The moustache, though, belongs to the kind of bar-room bigot who will, of course, have voted for Brexit. In this multicultural version of the play, it’s not Othello’s race but the fact that Andre Holland is foreign – an American who speaks with the accent of the deep South – that eats at Iago. Holland, superb in Selma and Moonlight, has charisma to spare and the villain is affronted by the palpable genuineness of the love between him and Jessica Warbeck’s spirited, Pre-Raphaelite-esque Desdemona. Rylance makes unnervingly seamless transitions from dialogue to soliloquy, barely allowing a pause between them. He confides that “I hate the Moor” with a quiet, offhand matter-of-factness, as though he were stating a law of physics.

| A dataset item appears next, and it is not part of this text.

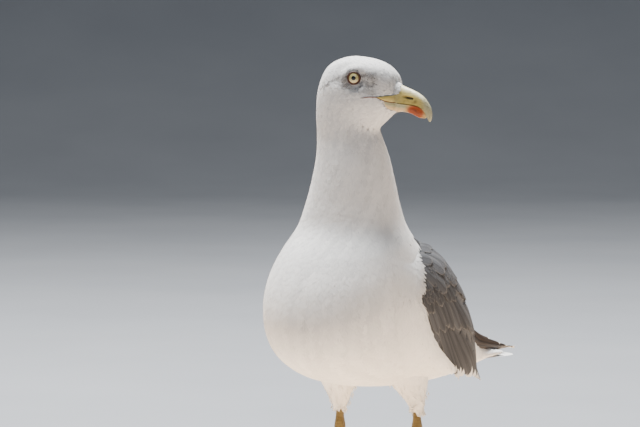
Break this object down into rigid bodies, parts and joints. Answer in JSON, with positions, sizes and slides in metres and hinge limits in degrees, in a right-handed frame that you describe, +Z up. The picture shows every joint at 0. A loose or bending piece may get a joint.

At the same time, he imparts a powerfully eerie sense that there’s a void within Iago and that most of his revealed “motives” are just another set of disguises that struggle to account for the fathomlessly small-minded nihilism that drives him.

There have been recent adventurous accounts of this tragedy such as the one in Manchester that put the spotlight on gender by reimagining Othello as an out lesbian army commander and the one in Stratford, in which Iago was black too, seething at the assimilationist approach that has caused Othello to promote a spuriously liberal white man over him. Van Kampen’s production is too lacking in specific context to attempt anything so daring. It seems to exist in a “timeless” pick-and-mix world of its own imagining. The Venetian flag is draped at the back and there’s a female Doge, but Hammond has been directed to break up Othello’s speeches naturalistically, so you never properly hear how their propulsive, grandiloquent music is the character’s his way of hypnotising himself from the terrible truth – that the Republic’s tolerance of him is meanly conditional upon his military service to the state. The stakes feel lower because you get a muffled impression of the strain he is under.

Sheila Atim’s Emilia is wasted in the earlier acts – her marriage to Iago is curiously under-explored — but the performance flares into glorious life later on; first in the touching scene where, as she readies her mistress for bed, she tenderly harmonises with Desdemona’s “The Willow Song” and shares her wry thoughts on sexual double standards. And then in the magnificent recklessness of her truth-telling in the final scene, where she wrenches back the curtains on the fatal four-poster bed and lets light into the warped, murderous murk the men have created. I wish I could say that all of this rather underwhelming production rose to her and Rylance’s occasion. The four stars are mainly for them.